* START DATA SHOWN *

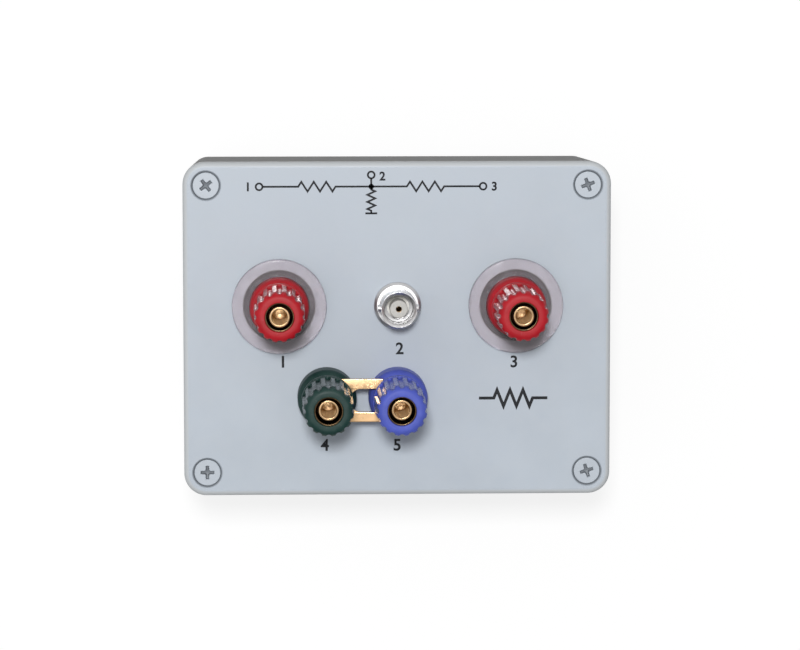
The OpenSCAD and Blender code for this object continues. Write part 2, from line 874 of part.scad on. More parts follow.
knob(output_at, signal_clamp_h, "crimson");  // output_knob
knob(ground_at, link_clamp_h, "darkgreen");  // ground_knob
knob(guard_at, link_clamp_h, "royalblue");  // guard_knob
knob_insert(source_at, signal_clamp_h);  // source_knob_insert
knob_insert(output_at, signal_clamp_h);  // output_knob_insert
knob_insert(ground_at, link_clamp_h);  // ground_knob_insert
knob_insert(guard_at, link_clamp_h);  // guard_knob_insert
shorting_link();
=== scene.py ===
"""Detailed meshes, finishes, studio and camera for a bench resistance standard in a die-cast box.

Lengths are in metres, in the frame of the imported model: the box lies on its back, +X runs to the
right of its panel, +Y to the top of the panel and +Z out of the panel.
"""
import logging
import math
from dataclasses import dataclass, replace
from enum import Enum
from typing import Sequence

import bmesh
import bpy
import numpy as np
from mathutils import Matrix, Vector
from mathutils.geometry import tessellate_polygon


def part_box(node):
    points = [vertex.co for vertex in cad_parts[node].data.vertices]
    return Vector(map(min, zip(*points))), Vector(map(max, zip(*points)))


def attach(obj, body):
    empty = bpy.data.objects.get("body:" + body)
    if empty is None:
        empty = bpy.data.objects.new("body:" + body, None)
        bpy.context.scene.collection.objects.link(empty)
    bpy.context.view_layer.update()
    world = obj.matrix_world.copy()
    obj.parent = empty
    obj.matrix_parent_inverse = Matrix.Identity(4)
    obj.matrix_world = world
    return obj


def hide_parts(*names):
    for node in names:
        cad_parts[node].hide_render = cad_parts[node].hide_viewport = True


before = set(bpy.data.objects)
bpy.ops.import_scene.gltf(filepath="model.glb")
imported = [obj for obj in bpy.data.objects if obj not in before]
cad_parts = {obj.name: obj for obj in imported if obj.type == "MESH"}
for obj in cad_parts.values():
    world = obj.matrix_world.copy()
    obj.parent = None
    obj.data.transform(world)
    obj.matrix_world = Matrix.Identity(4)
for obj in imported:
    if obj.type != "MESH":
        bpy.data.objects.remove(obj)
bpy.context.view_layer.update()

LOG = logging.getLogger("resistance_standard")
Pair = tuple[float, float]
# Red, green, blue and alpha, as light
Colour = tuple[float, float, float, float]
Array = np.ndarray
Node = bpy.types.Node
Socket = bpy.types.NodeSocket

MM = 0.001
TURN = 2 * math.pi
# Columns round a turned piece, and steps of an arc in a profile
COLUMNS = 96
ARC_STEPS = 5
# Radius under which a profile point counts as lying on the axis
ON_AXIS = 1e-7
# Share of a step that a whole number of steps may miss by rounding
ROUND_OFF = 1e-6
# Angle between two faces past which their shared edge stays sharp
SHARP_ANGLE = math.radians(32)
# Straight steps round each upright corner of the box
CORNER_STEPS = 14
# Roundings of small edges, from the finest to the softest
HAIR = 0.1 * MM
FINE = 0.15 * MM
SMALL = 0.2 * MM
EVEN = 0.25 * MM
SOFT = 0.3 * MM
# Distance between the rings of points down a long wall
LONG_STEP = 2 * MM
# How far past a surface a limit lies, so that the surface itself is inside it
PAST = 0.01 * MM
# Attribute that marks each point for painted shade, painted light and the like, as Shape tells
SHADE = "shade"


@dataclass
class Shape:
    """Points and faces of one or more closed surfaces.

    Attributes:
        points: One row of x, y and z for each point.
        faces: Blocks of faces, each an array with a row of point numbers for each face.
        shade: For each point 0 where the finish is plain, 1 in painted shade deep in a hollow and -1 where
            the
            finish changes the other way: painted light in a bore, the paler rim colour of the panel and the
            smoother sides of a knob; or None for 0 everywhere.
    """

    points: Array
    faces: list[Array]
    shade: Array | None = None

    def moved(self, x: float = 0.0, y: float = 0.0, z: float = 0.0) -> "Shape":
        """Returns the shape shifted by x, y and z."""
        return replace(self, points=self.points + np.array([x, y, z]))

    def turned(self, angle: float) -> "Shape":
        """Returns the shape turned about Z by an angle in radians."""
        c, s = math.cos(angle), math.sin(angle)
        return replace(self, points=self.points @ np.array([[c, s, 0], [-s, c, 0], [0, 0, 1]]))

    def laid_along_x(self) -> "Shape":
        """Returns the shape with its Z axis laid along X."""
        return replace(self, points=self.points[:, [2, 1, 0]] * [1, -1, 1])

    def away(self) -> Array:
        """Returns each point's distance from Z."""
        return np.hypot(self.points[:, 0], self.points[:, 1])

    def shades(self) -> Array:
        """Returns the shade of each point, 0 where nothing says otherwise."""
        return np.zeros(len(self.points)) if self.shade is None else self.shade

    def shaded_inside(self, radius: float, top: float, shades: dict[float, float],
                      bottom: float = -math.inf) -> "Shape":
        """Marks painted shade and painted light down the inside of a hole along Z.

        Args:
            radius: Distance from Z within which a point lies in the hole.
            top: Height from which depths count.
            shades: The painted shade at each depth, 1 dark and -1 bright, in order, read off evenly between
                them.
            bottom: Height under which the hole has ended.

        Returns:
            The same surface with its new shades.
        """
        height = self.points[:, 2]
        inside = (self.away() <= radius) & (height < top) & (height > bottom)
        deep = np.interp(top - height, list(shades), list(shades.values()))
        return replace(self, shade=np.where(inside, deep, self.shades()))

    @staticmethod
    def joined(shapes: Sequence["Shape"]) -> "Shape":
        """Joins shapes.

        Args:
            shapes: The shapes.

        Returns:
            All of them as one, each still a surface of its own.
        """
        starts = np.cumsum([0] + [len(shape.points) for shape in shapes[:-1]])
        faces = [block + start for shape, start in zip(shapes, starts) for block in shape.faces]
        return Shape(np.concatenate([shape.points for shape in shapes]), faces,
                     np.concatenate([shape.shades() for shape in shapes]))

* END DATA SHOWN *

■ PROBLEM STATEMENT
Write the data back out verbatim.

■ THE ANSWER
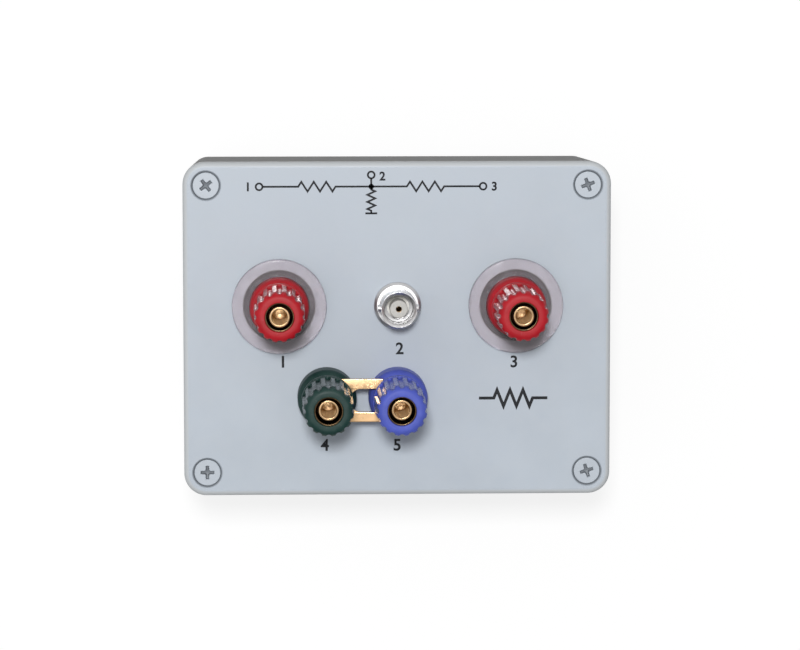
The OpenSCAD and Blender code for this object continues. Write part 2, from line 874 of part.scad on. More parts follow.
knob(output_at, signal_clamp_h, "crimson");  // output_knob
knob(ground_at, link_clamp_h, "darkgreen");  // ground_knob
knob(guard_at, link_clamp_h, "royalblue");  // guard_knob
knob_insert(source_at, signal_clamp_h);  // source_knob_insert
knob_insert(output_at, signal_clamp_h);  // output_knob_insert
knob_insert(ground_at, link_clamp_h);  // ground_knob_insert
knob_insert(guard_at, link_clamp_h);  // guard_knob_insert
shorting_link();
=== scene.py ===
"""Detailed meshes, finishes, studio and camera for a bench resistance standard in a die-cast box.

Lengths are in metres, in the frame of the imported model: the box lies on its back, +X runs to the
right of its panel, +Y to the top of the panel and +Z out of the panel.
"""
import logging
import math
from dataclasses import dataclass, replace
from enum import Enum
from typing import Sequence

import bmesh
import bpy
import numpy as np
from mathutils import Matrix, Vector
from mathutils.geometry import tessellate_polygon


def part_box(node):
    points = [vertex.co for vertex in cad_parts[node].data.vertices]
    return Vector(map(min, zip(*points))), Vector(map(max, zip(*points)))


def attach(obj, body):
    empty = bpy.data.objects.get("body:" + body)
    if empty is None:
        empty = bpy.data.objects.new("body:" + body, None)
        bpy.context.scene.collection.objects.link(empty)
    bpy.context.view_layer.update()
    world = obj.matrix_world.copy()
    obj.parent = empty
    obj.matrix_parent_inverse = Matrix.Identity(4)
    obj.matrix_world = world
    return obj


def hide_parts(*names):
    for node in names:
        cad_parts[node].hide_render = cad_parts[node].hide_viewport = True


before = set(bpy.data.objects)
bpy.ops.import_scene.gltf(filepath="model.glb")
imported = [obj for obj in bpy.data.objects if obj not in before]
cad_parts = {obj.name: obj for obj in imported if obj.type == "MESH"}
for obj in cad_parts.values():
    world = obj.matrix_world.copy()
    obj.parent = None
    obj.data.transform(world)
    obj.matrix_world = Matrix.Identity(4)
for obj in imported:
    if obj.type != "MESH":
        bpy.data.objects.remove(obj)
bpy.context.view_layer.update()

LOG = logging.getLogger("resistance_standard")
Pair = tuple[float, float]
# Red, green, blue and alpha, as light
Colour = tuple[float, float, float, float]
Array = np.ndarray
Node = bpy.types.Node
Socket = bpy.types.NodeSocket

MM = 0.001
TURN = 2 * math.pi
# Columns round a turned piece, and steps of an arc in a profile
COLUMNS = 96
ARC_STEPS = 5
# Radius under which a profile point counts as lying on the axis
ON_AXIS = 1e-7
# Share of a step that a whole number of steps may miss by rounding
ROUND_OFF = 1e-6
# Angle between two faces past which their shared edge stays sharp
SHARP_ANGLE = math.radians(32)
# Straight steps round each upright corner of the box
CORNER_STEPS = 14
# Roundings of small edges, from the finest to the softest
HAIR = 0.1 * MM
FINE = 0.15 * MM
SMALL = 0.2 * MM
EVEN = 0.25 * MM
SOFT = 0.3 * MM
# Distance between the rings of points down a long wall
LONG_STEP = 2 * MM
# How far past a surface a limit lies, so that the surface itself is inside it
PAST = 0.01 * MM
# Attribute that marks each point for painted shade, painted light and the like, as Shape tells
SHADE = "shade"


@dataclass
class Shape:
    """Points and faces of one or more closed surfaces.

    Attributes:
        points: One row of x, y and z for each point.
        faces: Blocks of faces, each an array with a row of point numbers for each face.
        shade: For each point 0 where the finish is plain, 1 in painted shade deep in a hollow and -1 where
            the
            finish changes the other way: painted light in a bore, the paler rim colour of the panel and the
            smoother sides of a knob; or None for 0 everywhere.
    """

    points: Array
    faces: list[Array]
    shade: Array | None = None

    def moved(self, x: float = 0.0, y: float = 0.0, z: float = 0.0) -> "Shape":
        """Returns the shape shifted by x, y and z."""
        return replace(self, points=self.points + np.array([x, y, z]))

    def turned(self, angle: float) -> "Shape":
        """Returns the shape turned about Z by an angle in radians."""
        c, s = math.cos(angle), math.sin(angle)
        return replace(self, points=self.points @ np.array([[c, s, 0], [-s, c, 0], [0, 0, 1]]))

    def laid_along_x(self) -> "Shape":
        """Returns the shape with its Z axis laid along X."""
        return replace(self, points=self.points[:, [2, 1, 0]] * [1, -1, 1])

    def away(self) -> Array:
        """Returns each point's distance from Z."""
        return np.hypot(self.points[:, 0], self.points[:, 1])

    def shades(self) -> Array:
        """Returns the shade of each point, 0 where nothing says otherwise."""
        return np.zeros(len(self.points)) if self.shade is None else self.shade

    def shaded_inside(self, radius: float, top: float, shades: dict[float, float],
                      bottom: float = -math.inf) -> "Shape":
        """Marks painted shade and painted light down the inside of a hole along Z.

        Args:
            radius: Distance from Z within which a point lies in the hole.
            top: Height from which depths count.
            shades: The painted shade at each depth, 1 dark and -1 bright, in order, read off evenly between
                them.
            bottom: Height under which the hole has ended.

        Returns:
            The same surface with its new shades.
        """
        height = self.points[:, 2]
        inside = (self.away() <= radius) & (height < top) & (height > bottom)
        deep = np.interp(top - height, list(shades), list(shades.values()))
        return replace(self, shade=np.where(inside, deep, self.shades()))

    @staticmethod
    def joined(shapes: Sequence["Shape"]) -> "Shape":
        """Joins shapes.

        Args:
            shapes: The shapes.

        Returns:
            All of them as one, each still a surface of its own.
        """
        starts = np.cumsum([0] + [len(shape.points) for shape in shapes[:-1]])
        faces = [block + start for shape, start in zip(shapes, starts) for block in shape.faces]
        return Shape(np.concatenate([shape.points for shape in shapes]), faces,
                     np.concatenate([shape.shades() for shape in shapes]))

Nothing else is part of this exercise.